Adultcentrism is an under-explored and underutilized word in education circles. For almost 100 years educators have puzzled over progressive education, student-centered education, learning communities, service learning and other methods designed to make education - as a process - more digestible to young people. There have been small leaps over a growing number of hurdles, but little headway has honestly been made. Sure, Dewey had his day, but in many ways (see: Morse v. Fredericks) it seems to be waning.

The service learning might be closest to addressing this issue head-on. There is a honest critique within that community that addresses what Youth On Board calls adultism. Adultism occurs anytime adult perspectives are favored over those of young people.

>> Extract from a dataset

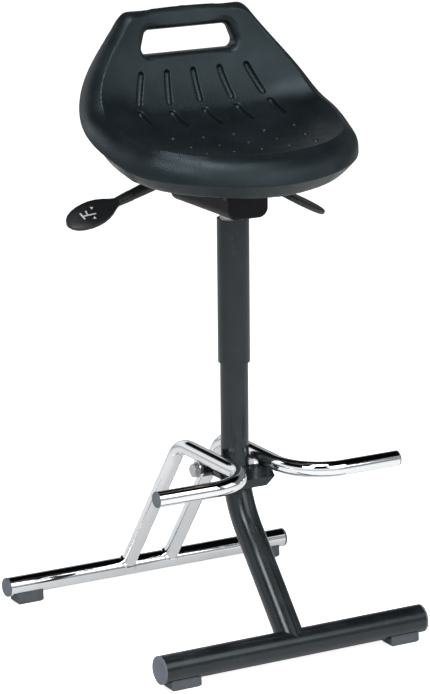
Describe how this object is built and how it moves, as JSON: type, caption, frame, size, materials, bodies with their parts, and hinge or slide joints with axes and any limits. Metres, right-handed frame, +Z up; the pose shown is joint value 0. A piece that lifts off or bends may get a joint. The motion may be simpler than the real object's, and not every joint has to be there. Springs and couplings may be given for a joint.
{
  "type": "perch stool",
  "caption": "Perch stool with a moulded tilting seat, gas spring column, bent leg on a cross foot bar and a folding tube frame with footrests.",
  "frame": {"origin": "on the floor, under the middle of the outline of the feet", "axes": "+Z up, +Y to the back of the stool, +X to the right seen from the front; the front foot bar lies towards -Y"},
  "size_m": [0.502, 0.4936, 0.9415],
  "materials": {
    "black_powder_coat": "satin",
    "bright_chrome": "polished",
    "cap_plastic": "matte",
    "pad_rubber": "matte",
    "zinc_steel": "satin",
    "guide_plastic": "satin",
    "lever_plastic": "satin",
    "seat_polyurethane": "satin",
    "plywood": "matte"
  },
  "bodies": {
    "base": {"post_leg_tube": "black_powder_coat", "front_foot_bar": "black_powder_coat", "front_bar_caps": "cap_plastic", "front_floor_pads": "pad_rubber", "front_pad_screws": "zinc_steel", "stop_bracket": "black_powder_coat", "pivot_lug": "black_powder_coat", "pivot_bushes": "guide_plastic", "post_top_guide": "guide_plastic", "spring_support": "zinc_steel", "thrust_bearing": "zinc_steel"},
    "folding_frame": {"left_footrest_tube": "bright_chrome", "right_footrest_tube": "bright_chrome", "rear_foot_bar": "bright_chrome", "rear_bar_caps": "cap_plastic", "footrest_caps": "cap_plastic", "rear_floor_pads": "pad_rubber", "rear_pad_screws": "zinc_steel", "left_frame_ear": "bright_chrome", "right_frame_ear": "bright_chrome", "pivot_bolt": "bright_chrome", "pivot_washers": "bright_chrome", "pivot_nut": "bright_chrome"},
    "gas_rod": {"gas_spring_rod": "zinc_steel", "rod_washer": "zinc_steel", "rod_clip": "zinc_steel"},
    "column": {"outer_sleeve": "black_powder_coat", "sleeve_guide_bush": "guide_plastic", "sleeve_collar": "zinc_steel", "gas_spring_cylinder": "black_powder_coat", "mechanism_housing": "black_powder_coat", "taper_socket": "black_powder_coat", "tilt_pin": "zinc_steel", "lever_bracket": "black_powder_coat", "tilt_clamp_nut": "zinc_steel"},
    "release_button": {"release_button": "zinc_steel"},
    "height_lever": {"height_rod": "zinc_steel", "height_handle": "lever_plastic"},
    "tilt_lever": {"tilt_clamp_bolt": "zinc_steel", "tilt_handle": "lever_plastic"},
    "seat": {"seat_foam": "seat_polyurethane", "seat_insert": "plywood", "seat_plate": "black_powder_coat", "seat_screws": "zinc_steel"}
  },
  "joints": [
    {"name": "frame_fold", "type": "hinge", "parent": "base", "child": "folding_frame", "pos_m": [0, -0.01024, 0.25], "axis": [-1, 0, 0], "range_deg": [0, 80]},
    {"name": "seat_swivel", "type": "hinge", "parent": "base", "child": "gas_rod", "pos_m": [0, -0.05524, 0.3], "axis": [0, 0, 1], "continuous": true},
    {"name": "height_slide", "type": "slide", "parent": "gas_rod", "child": "column", "axis": [0, 0, 1], "range_m": [-0.07, 0.09]},
    {"name": "seat_tilt", "type": "hinge", "parent": "column", "child": "seat", "pos_m": [0, -0.08924, 0.684], "axis": [1, 0, 0], "range_deg": [-1.5, 5]},
    {"name": "tilt_clamp", "type": "hinge", "parent": "column", "child": "tilt_lever", "pos_m": [0, 0.05676, 0.686], "axis": [1, 0, 0], "range_deg": [0, 60]},
    {"name": "height_release", "type": "hinge", "parent": "column", "child": "height_lever", "pos_m": [0.02, 0.03476, 0.689], "axis": [0, -1, 0], "range_deg": [0, 5.5], "stiffness_Nm_per_rad": 1},
    {"name": "button_press", "type": "slide", "parent": "column", "child": "release_button", "axis": [0, 0, -1], "range_m": [0, 0.0026], "stiffness_N_per_m": 500}
  ],
  "couplings": [
    {"joint": "button_press", "follows": "height_release", "m_per_rad": 0.0241}
  ]
}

While their's is an interesting analysis, I believe that it stills sells young people short, because essentially analyzing adultism still requires young people to call adults to task. This power paradigm simply cannot work in schools, because schools simply are not ready.

However, another word comes from the field of sociology. Adultcentrism describes that egocentric notion adults have that the world revolves around us. Basically, the term adultcentrism acknowledges the position of adults as both the central perspective and the central actor in society. Rather than allowing the adult to simply share their view, adultcentrism acknowledges the powerlessness and inability of young people to actually affect the systems of authority adults have created. (I wrote an article about it where you can read more.)

Adultcentrism is particularly important in any honest conversation about school transformation. All of the testing and standardization of the last seven years (and longer - sorry NY) has been for naught, as have dozens of years of school reform programs prior to the Clinton Administration. All of these discussions have been sorely absent students themselves, as adults sit around research labs and board rooms handing down decisions to drive the lives of young people without the input of young people themselves. And I'm not just talking about high school students, either.

Education leaders, teachers, school board members and reform advocates are in a sad state of affairs. For too long we've been calling for the same improvements, the same tasks, and the same accountabilities that we've always called for; increased standardization, decreased student motivation and increased teacher attrition rates are all we have to show in return. What is needed instead is a new way of viewing education: Instead of teachers holding students accountable for their learning, let's have students hold teachers accountable for their teaching. Rather than testing students until they get bloody noses or throw up, let's let students evaluate themselves and their own learning, and demonstrate that learning through application rather than rote memorization. Besides increased funding, let's have greater relationships, stronger engagement and more relevant daydreams - by educators working with students - not for them.

If education reform is to succeed, educators must take a hard look at who they are teaching for: themselves, their peers, or the actual people occupying the seats in front of them daily for hours on in. Only then can actual change occur.